> _THE REQUEST_
Could you copy every line from the material below in which "frame" appears?

##### RAW DATA

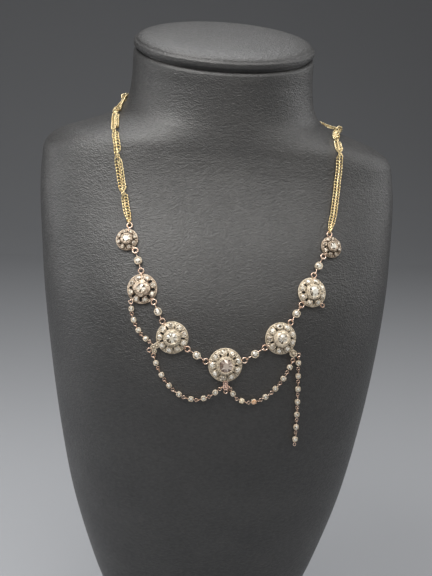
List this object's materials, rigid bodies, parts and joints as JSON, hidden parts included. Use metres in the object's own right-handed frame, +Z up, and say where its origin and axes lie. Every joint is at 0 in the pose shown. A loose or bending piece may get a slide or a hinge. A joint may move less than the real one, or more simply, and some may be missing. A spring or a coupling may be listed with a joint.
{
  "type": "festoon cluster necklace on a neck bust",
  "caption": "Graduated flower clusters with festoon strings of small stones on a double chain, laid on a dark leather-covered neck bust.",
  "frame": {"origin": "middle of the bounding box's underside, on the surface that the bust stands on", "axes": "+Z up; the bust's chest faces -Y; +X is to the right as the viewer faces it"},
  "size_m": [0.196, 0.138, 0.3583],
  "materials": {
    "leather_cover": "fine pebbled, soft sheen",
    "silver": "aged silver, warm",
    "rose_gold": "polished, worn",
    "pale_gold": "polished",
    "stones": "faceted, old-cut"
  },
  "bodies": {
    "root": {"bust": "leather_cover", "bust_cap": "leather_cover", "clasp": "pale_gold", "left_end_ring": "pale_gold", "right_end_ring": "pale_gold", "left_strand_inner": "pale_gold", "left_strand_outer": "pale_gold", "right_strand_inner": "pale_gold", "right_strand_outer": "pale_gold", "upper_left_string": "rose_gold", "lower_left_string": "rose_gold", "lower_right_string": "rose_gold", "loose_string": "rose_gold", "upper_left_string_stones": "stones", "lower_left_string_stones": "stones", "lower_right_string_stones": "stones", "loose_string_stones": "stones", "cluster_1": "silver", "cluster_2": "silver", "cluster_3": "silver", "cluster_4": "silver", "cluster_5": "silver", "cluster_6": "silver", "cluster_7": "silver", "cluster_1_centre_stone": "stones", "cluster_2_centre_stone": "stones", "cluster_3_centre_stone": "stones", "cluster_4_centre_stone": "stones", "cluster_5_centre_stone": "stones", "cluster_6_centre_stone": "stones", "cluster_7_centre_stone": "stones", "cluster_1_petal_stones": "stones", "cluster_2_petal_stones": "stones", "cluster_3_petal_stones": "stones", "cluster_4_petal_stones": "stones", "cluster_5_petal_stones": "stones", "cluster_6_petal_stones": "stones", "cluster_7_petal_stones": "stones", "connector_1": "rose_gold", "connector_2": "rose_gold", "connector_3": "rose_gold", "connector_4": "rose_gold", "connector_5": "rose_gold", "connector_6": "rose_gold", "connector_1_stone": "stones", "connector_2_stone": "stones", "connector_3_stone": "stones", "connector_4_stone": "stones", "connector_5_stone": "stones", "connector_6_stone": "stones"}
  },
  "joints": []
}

##########

> _COMPLETED EXERCISE_
List this object's materials, rigid bodies, parts and joints as JSON, hidden parts included. Use metres in the object's own right-handed frame, +Z up, and say where its origin and axes lie. Every joint is at 0 in the pose shown. A loose or bending piece may get a slide or a hinge. A joint may move less than the real one, or more simply, and some may be missing. A spring or a coupling may be listed with a joint.
  "frame": {"origin": "middle of the bounding box's underside, on the surface that the bust stands on", "axes": "+Z up; the bust's chest faces -Y; +X is to the right as the viewer faces it"},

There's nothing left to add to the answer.